(Data):
^^^^^^^^

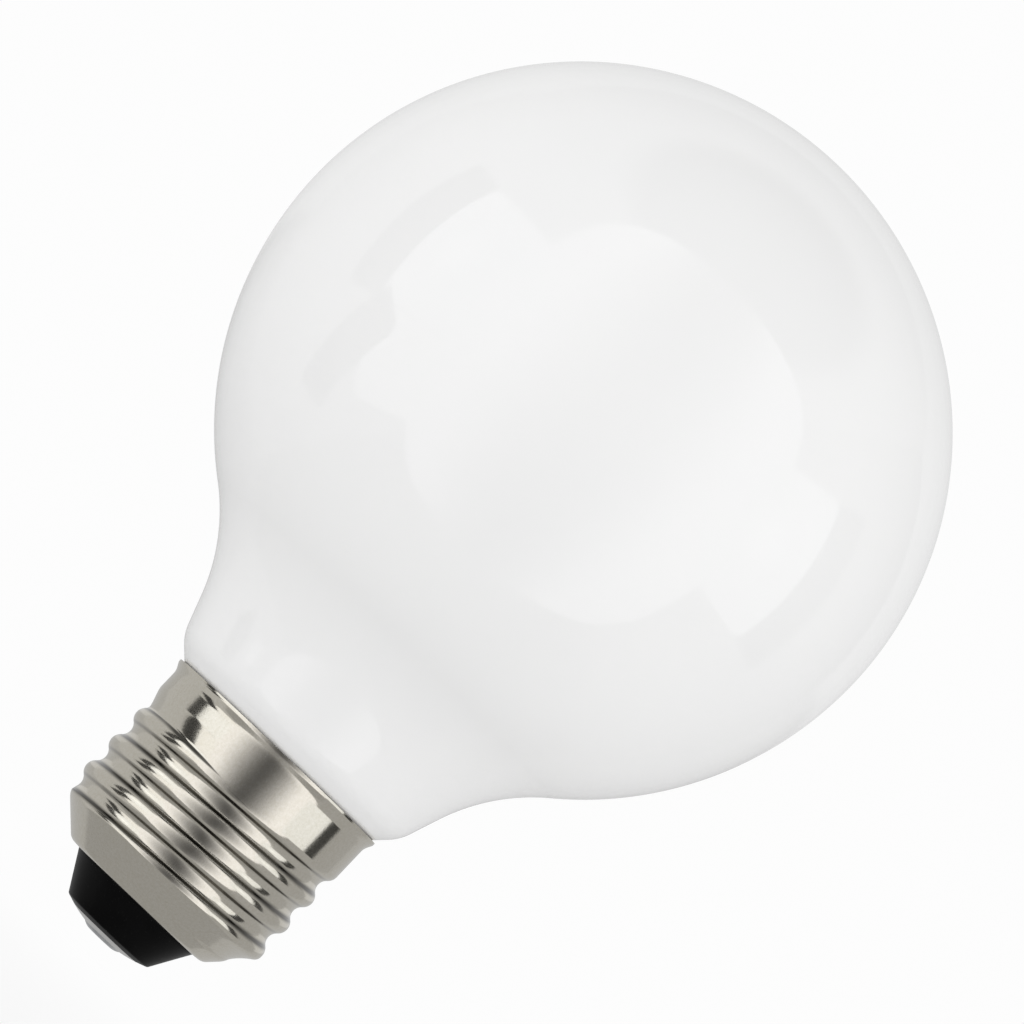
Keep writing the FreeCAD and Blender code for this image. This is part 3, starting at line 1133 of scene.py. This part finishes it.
@dataclass
class Studio:
    """The pale floor, the lights, what mirrors show round them and the camera."""

    floor_height: float = -0.016
    floor_size: float = 12.0
    floor_colour: Colour = (0.93, 0.93, 0.93)
    white_reach: Point = (0.06, 0.40)
    white_shares: Point = (0.68, 1.0)
    background: float = 0.98
    ambient: float = 0.87
    room_size: float = 3.2
    room_greys: tuple[float, ...] = (0.58, 0.62, 0.48, 0.42, 0.58)
    back_greys: Point = (0.54, 0.71)
    back_heights: Point = (0.06, 0.16)
    picture: int = 1024
    pixels_per_metre: float = 9865.0
    globe_pixel: Point = (584.3, 429.6)
    camera_distance: float = 0.55
    camera_height: float = 0.017
    axis_above_level: float = math.radians(46.4)
    sensor: float = 36.0
    sight: float = 50.0

    def light_world(self) -> None:
        """Lights the object from all round, and shows white behind it."""
        world = bpy.data.worlds.new("studio_world")
        world.use_nodes = True
        nodes, links = world.node_tree.nodes, world.node_tree.links
        sky = nodes["Background"]
        level = nodes.new("ShaderNodeMapRange")
        links.new(seen_share(nodes, links), level.inputs["Value"])
        level.inputs["To Min"].default_value = self.ambient
        level.inputs["To Max"].default_value = self.background
        links.new(level.outputs["Result"], sky.inputs["Strength"])
        sky.inputs["Color"].default_value = (1, 1, 1, 1)
        bpy.context.scene.world = world

    def lay_floor(self) -> None:
        """Lays a pale floor that keeps the bulb's shadow and turns white away from it."""
        material = bpy.data.materials.new("floor_paper")
        material.use_nodes = True
        nodes, links = material.node_tree.nodes, material.node_tree.links
        nodes.clear()
        paper = nodes.new("ShaderNodeBsdfDiffuse")
        paper.inputs["Color"].default_value = (*self.floor_colour, 1)
        white = nodes.new("ShaderNodeEmission")
        white.inputs["Strength"].default_value = self.background
        place = nodes.new("ShaderNodeTexCoord")
        length = nodes.new("ShaderNodeVectorMath")
        length.operation = "LENGTH"
        away = smooth_ramp(nodes, self.white_reach, self.white_shares)
        share = nodes.new("ShaderNodeMath")
        share.operation = "MULTIPLY"
        mix = nodes.new("ShaderNodeMixShader")
        output = nodes.new("ShaderNodeOutputMaterial")
        links.new(place.outputs["Object"], length.inputs[0])
        links.new(length.outputs["Value"], away.inputs["Value"])
        links.new(away.outputs["Result"], share.inputs[0])
        links.new(seen_share(nodes, links), share.inputs[1])
        links.new(share.outputs[0], mix.inputs["Fac"])
        links.new(paper.outputs[0], mix.inputs[1])
        links.new(white.outputs[0], mix.inputs[2])
        links.new(mix.outputs[0], output.inputs["Surface"])
        deselect_all()
        bpy.ops.mesh.primitive_plane_add(size=self.floor_size, location=(0, 0, self.floor_height))
        floor = bpy.context.active_object
        floor.name = "floor"
        floor.data.materials.append(material)
        floor.visible_glossy = False

    def hang_room(self) -> None:
        """Puts grey walls round the studio that only mirrors show."""
        deselect_all()
        bpy.ops.mesh.primitive_cube_add(size=self.room_size)
        room = bpy.context.active_object
        room.name = "grey_room"
        names = ("room_walls", "room_left", "room_right", "room_floor", "room_ceiling")
        for name, grey in zip(names, self.room_greys):
            room.data.materials.append(steady_glow(name, grey))
        low = -self.room_size / 2
        start, end = (height - low for height in self.back_heights)
        back = glow("room_back", *self.back_greys, start, end, squeeze=(0, 0, 1), middle=(0, 0, low))
        room.data.materials.append(back)
        square_on = 0.5
        for face in room.data.polygons:
            across, along, up = face.normal
            sides = (across < -square_on, across > square_on, up < -square_on, up > square_on)
            face.material_index = 1 + sides.index(True) if True in sides else 0
            if along > square_on:
                face.material_index = len(room.data.materials) - 1
        show_to_mirrors_only(room)

    def place_camera(self, globe_centre: Vector) -> None:
        """Aims the camera, rolled so that the bulb's axis leans as in the picture.

        Args:
            globe_centre: The globe's middle, in metres, which falls on a known pixel.
        """
        roll = math.pi / 2 - self.axis_above_level
        right = Vector((math.cos(roll), 0.0, math.sin(roll)))
        up = Vector((-math.sin(roll), 0.0, math.cos(roll)))
        middle = self.picture / 2
        across = (self.globe_pixel[0] - middle) / self.pixels_per_metre
        above = (middle - self.globe_pixel[1]) / self.pixels_per_metre
        place = Vector((0.0, -self.camera_distance, self.camera_height))
        away = globe_centre - right * across - up * above - place
        data = bpy.data.cameras.new("camera")
        data.sensor_width = self.sensor
        data.lens = self.sensor * away.length * self.pixels_per_metre / self.picture
        camera = bpy.data.objects.new("camera", data)
        bpy.context.scene.collection.objects.link(camera)
        turned = away.to_track_quat("-Z", "Y") @ Quaternion((0, 0, 1), roll)
        camera.matrix_world = Matrix.Translation(place) @ turned.to_matrix().to_4x4()
        data.clip_end = self.sight
        bpy.context.scene.camera = camera

    def build(self, globe_centre: Vector) -> None:
        """Sets up the studio round the bulb.

        Args:
            globe_centre: The globe's middle, in metres.
        """
        self.light_world()
        self.lay_floor()
        self.hang_room()
        FrontLight().build()
        Softbox("softbox_left", side=-1, azimuth=61.0, height=0.120, size=(0.200, 0.232),
                strength=1.36).build()
        Softbox("softbox_right", side=1, azimuth=67.0, height=0.124, size=(0.195, 0.241),
                strength=1.22).build()
        LowLight().build()
        self.place_camera(globe_centre)
        bpy.context.scene.view_settings.view_transform = "Standard"


def main() -> None:
    """Builds the bulb and its studio."""
    logging.basicConfig(level=logging.INFO, format="%(name)s: %(message)s")
    glass_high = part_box("glass_bulb")[1] / MM
    shell_low, shell_high = (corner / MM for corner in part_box("screw_shell"))
    globe_radius = round(glass_high.x, 1)
    glass = GlassEnvelope(crown_height=glass_high.z, globe_radius=globe_radius)
    glass.build()
    lip_radius = round(shell_high.x, 2)
    ScrewCap(rim_height=shell_high.z, lip_radius=lip_radius, floor_height=shell_low.z).build()
    tip = CapTip(floor_height=shell_low.z)
    tip.build_insulator()
    tip.build_contact()
    tip.build_solder()
    joint = RimJoint(lip_radius=lip_radius, rim_height=shell_high.z)
    joint.build_bead()
    joint.dress_hidden()
    globe_middle = Vector((0, 0, glass.crown_height - globe_radius + glass.crown_flattening)) * MM
    Studio().build(globe_middle)
    bpy.context.view_layer.update()


if __name__ == "__main__":
    main()
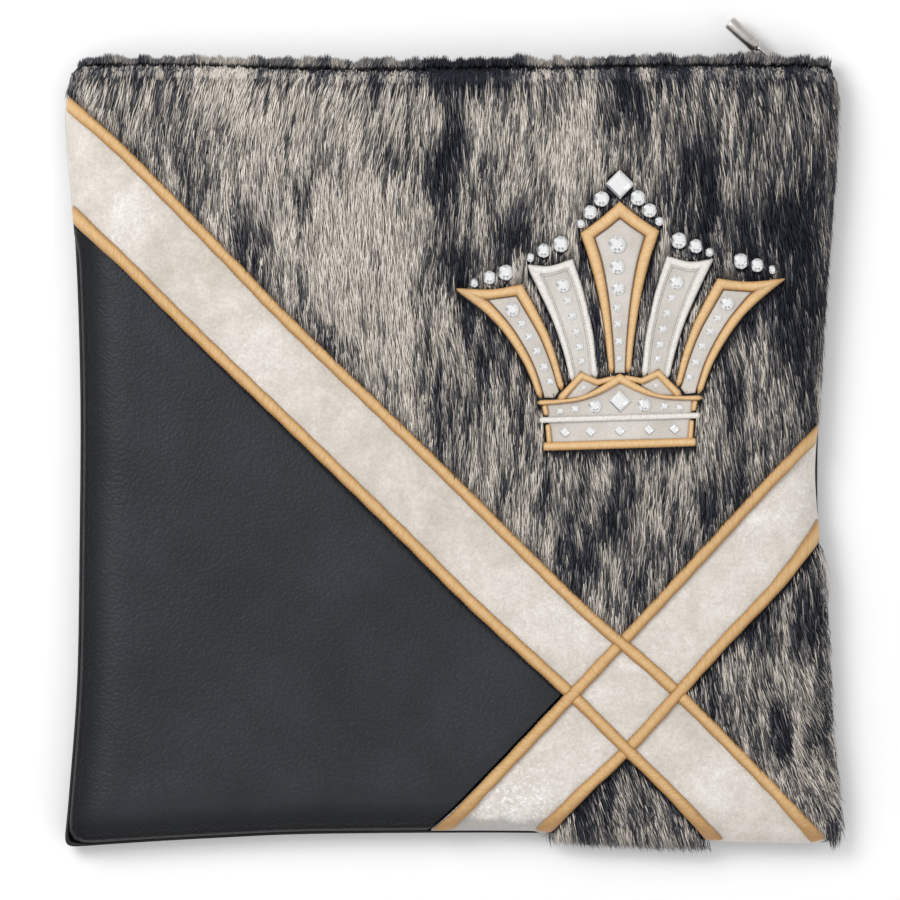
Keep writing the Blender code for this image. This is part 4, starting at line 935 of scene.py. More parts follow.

^^^^^^^^

(Stated goal): All the data must be duplicated exactly, with nothing added or removed.

(Solution to the problem):
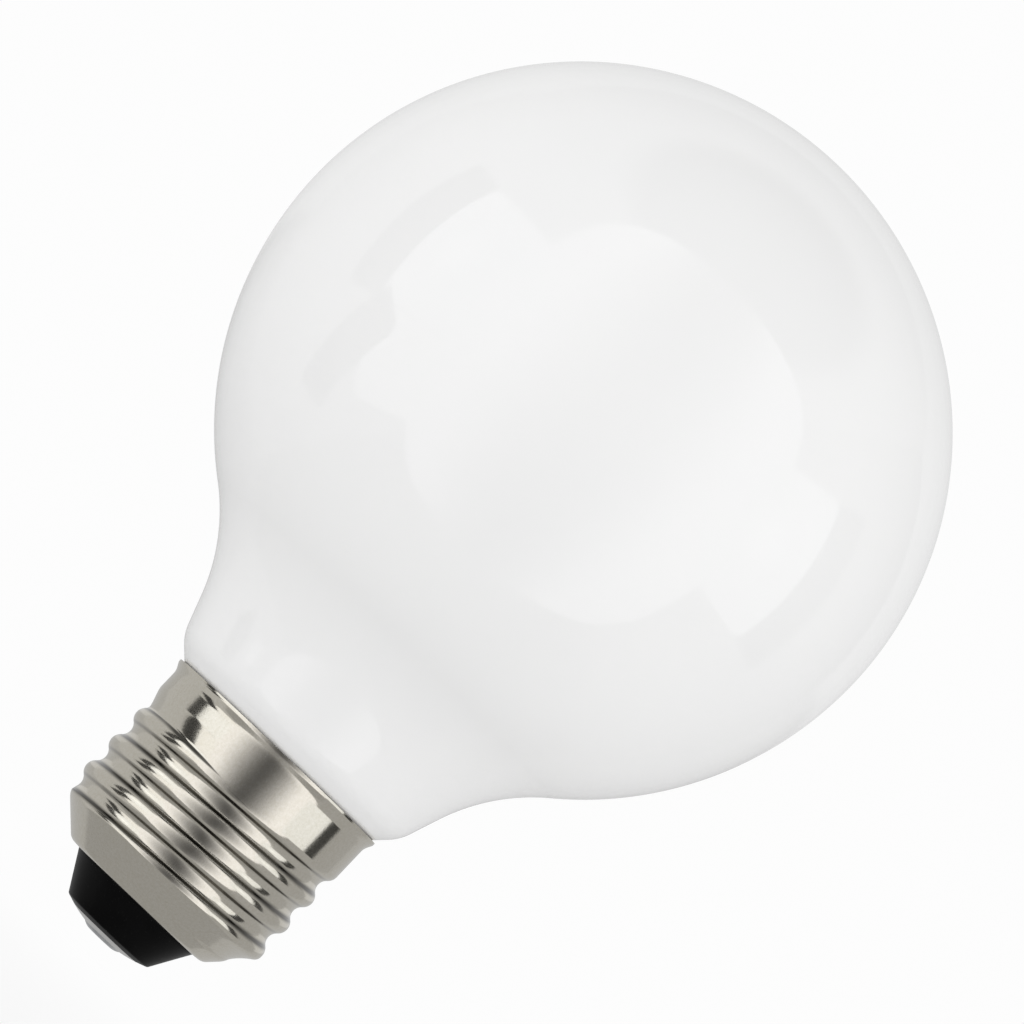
Keep writing the FreeCAD and Blender code for this image. This is part 3, starting at line 1133 of scene.py. This part finishes it.
@dataclass
class Studio:
    """The pale floor, the lights, what mirrors show round them and the camera."""

    floor_height: float = -0.016
    floor_size: float = 12.0
    floor_colour: Colour = (0.93, 0.93, 0.93)
    white_reach: Point = (0.06, 0.40)
    white_shares: Point = (0.68, 1.0)
    background: float = 0.98
    ambient: float = 0.87
    room_size: float = 3.2
    room_greys: tuple[float, ...] = (0.58, 0.62, 0.48, 0.42, 0.58)
    back_greys: Point = (0.54, 0.71)
    back_heights: Point = (0.06, 0.16)
    picture: int = 1024
    pixels_per_metre: float = 9865.0
    globe_pixel: Point = (584.3, 429.6)
    camera_distance: float = 0.55
    camera_height: float = 0.017
    axis_above_level: float = math.radians(46.4)
    sensor: float = 36.0
    sight: float = 50.0

    def light_world(self) -> None:
        """Lights the object from all round, and shows white behind it."""
        world = bpy.data.worlds.new("studio_world")
        world.use_nodes = True
        nodes, links = world.node_tree.nodes, world.node_tree.links
        sky = nodes["Background"]
        level = nodes.new("ShaderNodeMapRange")
        links.new(seen_share(nodes, links), level.inputs["Value"])
        level.inputs["To Min"].default_value = self.ambient
        level.inputs["To Max"].default_value = self.background
        links.new(level.outputs["Result"], sky.inputs["Strength"])
        sky.inputs["Color"].default_value = (1, 1, 1, 1)
        bpy.context.scene.world = world

    def lay_floor(self) -> None:
        """Lays a pale floor that keeps the bulb's shadow and turns white away from it."""
        material = bpy.data.materials.new("floor_paper")
        material.use_nodes = True
        nodes, links = material.node_tree.nodes, material.node_tree.links
        nodes.clear()
        paper = nodes.new("ShaderNodeBsdfDiffuse")
        paper.inputs["Color"].default_value = (*self.floor_colour, 1)
        white = nodes.new("ShaderNodeEmission")
        white.inputs["Strength"].default_value = self.background
        place = nodes.new("ShaderNodeTexCoord")
        length = nodes.new("ShaderNodeVectorMath")
        length.operation = "LENGTH"
        away = smooth_ramp(nodes, self.white_reach, self.white_shares)
        share = nodes.new("ShaderNodeMath")
        share.operation = "MULTIPLY"
        mix = nodes.new("ShaderNodeMixShader")
        output = nodes.new("ShaderNodeOutputMaterial")
        links.new(place.outputs["Object"], length.inputs[0])
        links.new(length.outputs["Value"], away.inputs["Value"])
        links.new(away.outputs["Result"], share.inputs[0])
        links.new(seen_share(nodes, links), share.inputs[1])
        links.new(share.outputs[0], mix.inputs["Fac"])
        links.new(paper.outputs[0], mix.inputs[1])
        links.new(white.outputs[0], mix.inputs[2])
        links.new(mix.outputs[0], output.inputs["Surface"])
        deselect_all()
        bpy.ops.mesh.primitive_plane_add(size=self.floor_size, location=(0, 0, self.floor_height))
        floor = bpy.context.active_object
        floor.name = "floor"
        floor.data.materials.append(material)
        floor.visible_glossy = False

    def hang_room(self) -> None:
        """Puts grey walls round the studio that only mirrors show."""
        deselect_all()
        bpy.ops.mesh.primitive_cube_add(size=self.room_size)
        room = bpy.context.active_object
        room.name = "grey_room"
        names = ("room_walls", "room_left", "room_right", "room_floor", "room_ceiling")
        for name, grey in zip(names, self.room_greys):
            room.data.materials.append(steady_glow(name, grey))
        low = -self.room_size / 2
        start, end = (height - low for height in self.back_heights)
        back = glow("room_back", *self.back_greys, start, end, squeeze=(0, 0, 1), middle=(0, 0, low))
        room.data.materials.append(back)
        square_on = 0.5
        for face in room.data.polygons:
            across, along, up = face.normal
            sides = (across < -square_on, across > square_on, up < -square_on, up > square_on)
            face.material_index = 1 + sides.index(True) if True in sides else 0
            if along > square_on:
                face.material_index = len(room.data.materials) - 1
        show_to_mirrors_only(room)

    def place_camera(self, globe_centre: Vector) -> None:
        """Aims the camera, rolled so that the bulb's axis leans as in the picture.

        Args:
            globe_centre: The globe's middle, in metres, which falls on a known pixel.
        """
        roll = math.pi / 2 - self.axis_above_level
        right = Vector((math.cos(roll), 0.0, math.sin(roll)))
        up = Vector((-math.sin(roll), 0.0, math.cos(roll)))
        middle = self.picture / 2
        across = (self.globe_pixel[0] - middle) / self.pixels_per_metre
        above = (middle - self.globe_pixel[1]) / self.pixels_per_metre
        place = Vector((0.0, -self.camera_distance, self.camera_height))
        away = globe_centre - right * across - up * above - place
        data = bpy.data.cameras.new("camera")
        data.sensor_width = self.sensor
        data.lens = self.sensor * away.length * self.pixels_per_metre / self.picture
        camera = bpy.data.objects.new("camera", data)
        bpy.context.scene.collection.objects.link(camera)
        turned = away.to_track_quat("-Z", "Y") @ Quaternion((0, 0, 1), roll)
        camera.matrix_world = Matrix.Translation(place) @ turned.to_matrix().to_4x4()
        data.clip_end = self.sight
        bpy.context.scene.camera = camera

    def build(self, globe_centre: Vector) -> None:
        """Sets up the studio round the bulb.

        Args:
            globe_centre: The globe's middle, in metres.
        """
        self.light_world()
        self.lay_floor()
        self.hang_room()
        FrontLight().build()
        Softbox("softbox_left", side=-1, azimuth=61.0, height=0.120, size=(0.200, 0.232),
                strength=1.36).build()
        Softbox("softbox_right", side=1, azimuth=67.0, height=0.124, size=(0.195, 0.241),
                strength=1.22).build()
        LowLight().build()
        self.place_camera(globe_centre)
        bpy.context.scene.view_settings.view_transform = "Standard"


def main() -> None:
    """Builds the bulb and its studio."""
    logging.basicConfig(level=logging.INFO, format="%(name)s: %(message)s")
    glass_high = part_box("glass_bulb")[1] / MM
    shell_low, shell_high = (corner / MM for corner in part_box("screw_shell"))
    globe_radius = round(glass_high.x, 1)
    glass = GlassEnvelope(crown_height=glass_high.z, globe_radius=globe_radius)
    glass.build()
    lip_radius = round(shell_high.x, 2)
    ScrewCap(rim_height=shell_high.z, lip_radius=lip_radius, floor_height=shell_low.z).build()
    tip = CapTip(floor_height=shell_low.z)
    tip.build_insulator()
    tip.build_contact()
    tip.build_solder()
    joint = RimJoint(lip_radius=lip_radius, rim_height=shell_high.z)
    joint.build_bead()
    joint.dress_hidden()
    globe_middle = Vector((0, 0, glass.crown_height - globe_radius + glass.crown_flattening)) * MM
    Studio().build(globe_middle)
    bpy.context.view_layer.update()


if __name__ == "__main__":
    main()
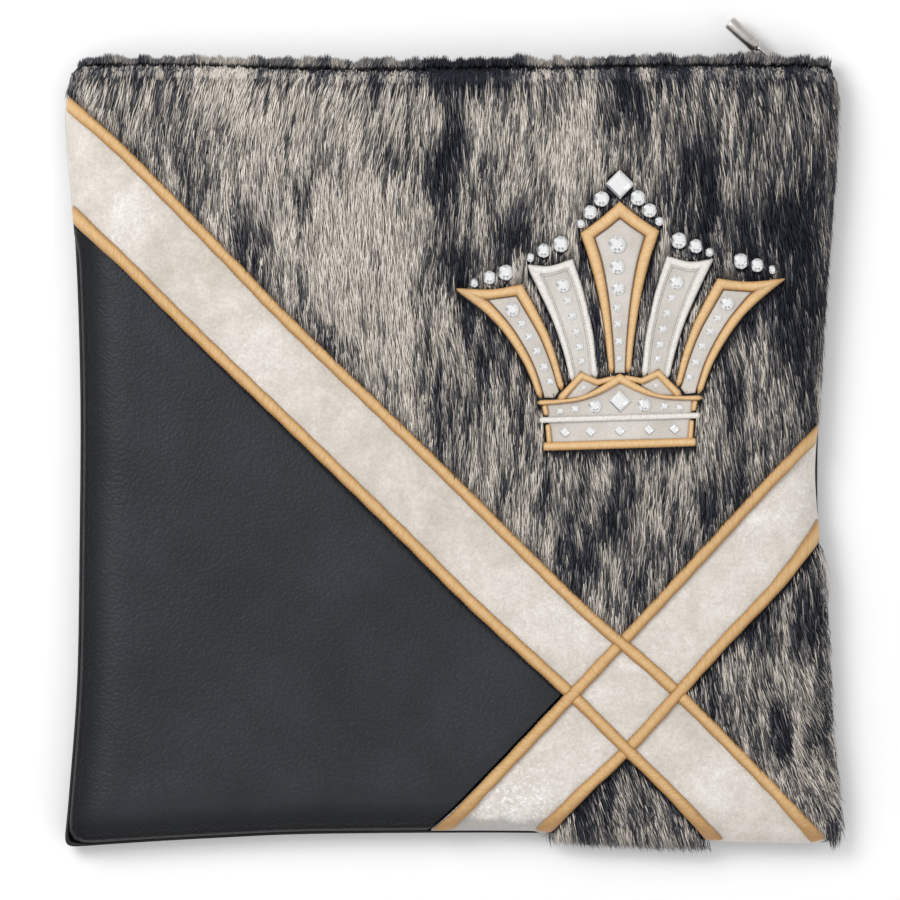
Keep writing the Blender code for this image. This is part 4, starting at line 935 of scene.py. More parts follow.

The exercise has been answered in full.